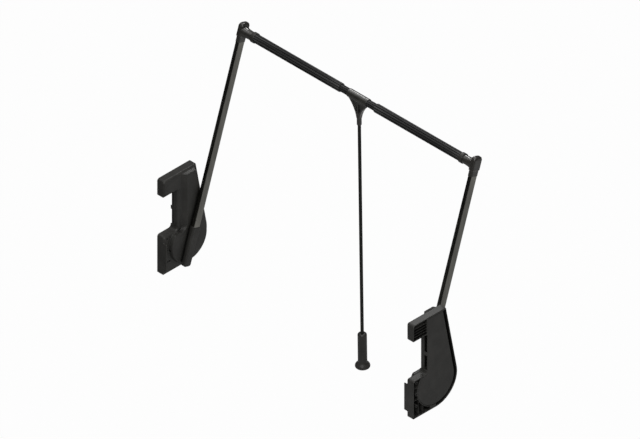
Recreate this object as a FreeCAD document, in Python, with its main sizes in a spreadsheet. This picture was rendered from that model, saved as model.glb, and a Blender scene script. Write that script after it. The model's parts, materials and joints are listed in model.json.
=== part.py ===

* * *

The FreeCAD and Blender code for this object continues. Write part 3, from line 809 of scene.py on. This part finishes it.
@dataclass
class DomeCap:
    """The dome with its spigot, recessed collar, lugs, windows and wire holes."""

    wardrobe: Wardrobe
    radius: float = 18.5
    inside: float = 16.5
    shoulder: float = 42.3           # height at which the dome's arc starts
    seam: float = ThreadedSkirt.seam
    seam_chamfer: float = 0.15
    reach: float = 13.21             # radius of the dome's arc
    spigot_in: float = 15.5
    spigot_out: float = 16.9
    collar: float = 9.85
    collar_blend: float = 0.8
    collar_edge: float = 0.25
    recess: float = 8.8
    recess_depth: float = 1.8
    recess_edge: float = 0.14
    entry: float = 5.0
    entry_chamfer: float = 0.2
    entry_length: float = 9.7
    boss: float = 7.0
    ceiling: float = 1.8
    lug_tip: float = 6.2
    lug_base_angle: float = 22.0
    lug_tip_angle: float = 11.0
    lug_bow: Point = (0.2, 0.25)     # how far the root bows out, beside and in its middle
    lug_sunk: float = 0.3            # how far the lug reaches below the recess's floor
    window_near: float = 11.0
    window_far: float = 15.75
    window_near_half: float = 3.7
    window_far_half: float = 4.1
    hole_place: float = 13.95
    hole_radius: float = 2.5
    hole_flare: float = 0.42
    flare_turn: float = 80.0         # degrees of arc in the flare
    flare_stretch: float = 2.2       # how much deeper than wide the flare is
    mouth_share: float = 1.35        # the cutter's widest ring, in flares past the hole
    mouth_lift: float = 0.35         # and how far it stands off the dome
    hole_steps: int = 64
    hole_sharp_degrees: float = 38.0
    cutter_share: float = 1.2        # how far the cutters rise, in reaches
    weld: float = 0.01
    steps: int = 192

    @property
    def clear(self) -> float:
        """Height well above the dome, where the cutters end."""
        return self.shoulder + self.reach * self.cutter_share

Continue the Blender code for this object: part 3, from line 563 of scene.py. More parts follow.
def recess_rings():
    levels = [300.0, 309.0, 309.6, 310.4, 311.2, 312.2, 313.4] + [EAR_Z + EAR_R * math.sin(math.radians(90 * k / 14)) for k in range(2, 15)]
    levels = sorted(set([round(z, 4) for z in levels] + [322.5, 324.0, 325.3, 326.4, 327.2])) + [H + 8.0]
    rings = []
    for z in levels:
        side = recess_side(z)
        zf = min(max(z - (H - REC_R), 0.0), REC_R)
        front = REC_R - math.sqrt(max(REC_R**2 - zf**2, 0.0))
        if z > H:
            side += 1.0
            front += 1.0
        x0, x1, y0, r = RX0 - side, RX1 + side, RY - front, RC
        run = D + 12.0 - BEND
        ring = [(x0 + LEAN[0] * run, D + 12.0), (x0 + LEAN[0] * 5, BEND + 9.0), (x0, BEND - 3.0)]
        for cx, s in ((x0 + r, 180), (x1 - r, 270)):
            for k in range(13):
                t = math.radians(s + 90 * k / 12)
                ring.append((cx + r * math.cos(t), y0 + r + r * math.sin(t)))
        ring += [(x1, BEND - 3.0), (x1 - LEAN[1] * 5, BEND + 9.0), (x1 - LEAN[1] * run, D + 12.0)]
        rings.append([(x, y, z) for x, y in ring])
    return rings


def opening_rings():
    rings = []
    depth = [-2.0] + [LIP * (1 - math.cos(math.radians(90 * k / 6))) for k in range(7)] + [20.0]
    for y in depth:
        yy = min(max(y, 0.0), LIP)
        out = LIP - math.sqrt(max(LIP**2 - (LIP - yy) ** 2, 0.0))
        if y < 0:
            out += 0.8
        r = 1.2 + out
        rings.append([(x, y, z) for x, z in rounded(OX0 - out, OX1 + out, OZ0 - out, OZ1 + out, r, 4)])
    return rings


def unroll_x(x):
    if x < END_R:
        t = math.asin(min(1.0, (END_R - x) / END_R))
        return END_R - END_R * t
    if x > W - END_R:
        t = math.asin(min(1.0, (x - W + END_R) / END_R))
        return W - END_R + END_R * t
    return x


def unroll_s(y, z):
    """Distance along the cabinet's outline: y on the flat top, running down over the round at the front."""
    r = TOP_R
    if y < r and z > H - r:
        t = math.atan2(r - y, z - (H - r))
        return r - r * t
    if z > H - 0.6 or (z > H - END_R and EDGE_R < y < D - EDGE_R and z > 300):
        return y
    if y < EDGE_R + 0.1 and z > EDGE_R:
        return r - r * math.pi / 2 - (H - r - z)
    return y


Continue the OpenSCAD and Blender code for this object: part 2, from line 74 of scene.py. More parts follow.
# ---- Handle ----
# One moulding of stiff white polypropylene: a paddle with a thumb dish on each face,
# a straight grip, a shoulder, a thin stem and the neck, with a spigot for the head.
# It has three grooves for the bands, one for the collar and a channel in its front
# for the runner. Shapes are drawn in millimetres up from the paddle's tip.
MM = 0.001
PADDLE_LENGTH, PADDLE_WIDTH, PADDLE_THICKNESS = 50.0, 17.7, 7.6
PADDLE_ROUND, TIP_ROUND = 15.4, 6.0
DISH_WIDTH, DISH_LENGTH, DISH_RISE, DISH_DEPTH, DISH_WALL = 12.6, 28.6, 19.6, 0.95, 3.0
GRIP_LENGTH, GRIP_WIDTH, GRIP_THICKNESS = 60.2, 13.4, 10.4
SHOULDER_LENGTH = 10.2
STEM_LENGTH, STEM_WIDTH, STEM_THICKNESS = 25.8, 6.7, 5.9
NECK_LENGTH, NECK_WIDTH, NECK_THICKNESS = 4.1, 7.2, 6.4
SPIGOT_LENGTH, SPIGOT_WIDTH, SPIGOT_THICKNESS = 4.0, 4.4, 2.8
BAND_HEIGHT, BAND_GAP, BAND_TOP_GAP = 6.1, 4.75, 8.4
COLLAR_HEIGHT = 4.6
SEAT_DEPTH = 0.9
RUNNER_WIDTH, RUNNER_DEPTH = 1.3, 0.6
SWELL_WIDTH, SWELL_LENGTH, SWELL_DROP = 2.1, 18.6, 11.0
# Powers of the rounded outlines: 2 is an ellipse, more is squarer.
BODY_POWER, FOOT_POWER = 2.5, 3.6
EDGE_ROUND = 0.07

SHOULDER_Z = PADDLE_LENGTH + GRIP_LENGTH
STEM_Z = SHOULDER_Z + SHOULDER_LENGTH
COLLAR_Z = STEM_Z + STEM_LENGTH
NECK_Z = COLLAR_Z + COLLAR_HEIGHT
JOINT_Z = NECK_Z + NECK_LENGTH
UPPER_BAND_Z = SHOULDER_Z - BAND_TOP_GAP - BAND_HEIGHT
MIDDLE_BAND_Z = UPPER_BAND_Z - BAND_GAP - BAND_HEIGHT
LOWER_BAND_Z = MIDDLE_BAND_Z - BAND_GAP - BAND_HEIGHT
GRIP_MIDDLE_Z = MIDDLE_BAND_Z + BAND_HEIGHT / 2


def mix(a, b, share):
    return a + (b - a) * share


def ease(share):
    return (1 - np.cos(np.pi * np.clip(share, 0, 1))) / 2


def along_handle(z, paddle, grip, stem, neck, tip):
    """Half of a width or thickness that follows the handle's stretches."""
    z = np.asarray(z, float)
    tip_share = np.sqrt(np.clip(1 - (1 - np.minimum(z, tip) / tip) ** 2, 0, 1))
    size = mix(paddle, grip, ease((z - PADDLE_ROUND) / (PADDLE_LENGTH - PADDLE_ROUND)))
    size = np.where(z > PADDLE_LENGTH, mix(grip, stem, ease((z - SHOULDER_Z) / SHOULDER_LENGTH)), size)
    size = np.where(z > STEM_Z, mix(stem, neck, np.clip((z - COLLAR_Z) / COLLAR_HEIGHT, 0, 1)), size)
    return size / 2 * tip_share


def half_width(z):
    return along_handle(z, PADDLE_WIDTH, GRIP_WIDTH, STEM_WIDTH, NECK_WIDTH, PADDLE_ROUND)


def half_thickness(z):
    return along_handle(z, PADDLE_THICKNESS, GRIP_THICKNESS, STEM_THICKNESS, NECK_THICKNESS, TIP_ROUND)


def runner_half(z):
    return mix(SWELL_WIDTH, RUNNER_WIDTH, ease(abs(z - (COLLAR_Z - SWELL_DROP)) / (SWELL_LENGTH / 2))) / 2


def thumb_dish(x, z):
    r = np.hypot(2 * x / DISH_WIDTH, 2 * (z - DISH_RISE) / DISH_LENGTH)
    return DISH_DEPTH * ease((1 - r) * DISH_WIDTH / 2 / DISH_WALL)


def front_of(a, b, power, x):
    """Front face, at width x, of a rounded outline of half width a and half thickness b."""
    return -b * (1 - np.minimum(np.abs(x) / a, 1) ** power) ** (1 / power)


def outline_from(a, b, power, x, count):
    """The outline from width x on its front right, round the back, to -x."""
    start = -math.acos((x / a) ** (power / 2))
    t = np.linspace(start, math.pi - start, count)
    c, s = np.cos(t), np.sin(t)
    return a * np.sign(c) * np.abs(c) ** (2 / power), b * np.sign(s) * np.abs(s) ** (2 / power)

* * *

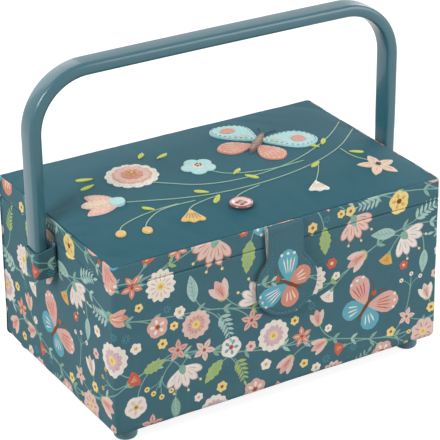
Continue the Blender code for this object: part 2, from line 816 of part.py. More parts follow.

* * *

• _Given request_:
In the records, locate each line holding the string "that" and copy it.

• _Response_:
Recreate this object as a FreeCAD document, in Python, with its main sizes in a spreadsheet. This picture was rendered from that model, saved as model.glb, and a Blender scene script. Write that script after it. The model's parts, materials and joints are listed in model.json.
    """Half of a width or thickness that follows the handle's stretches."""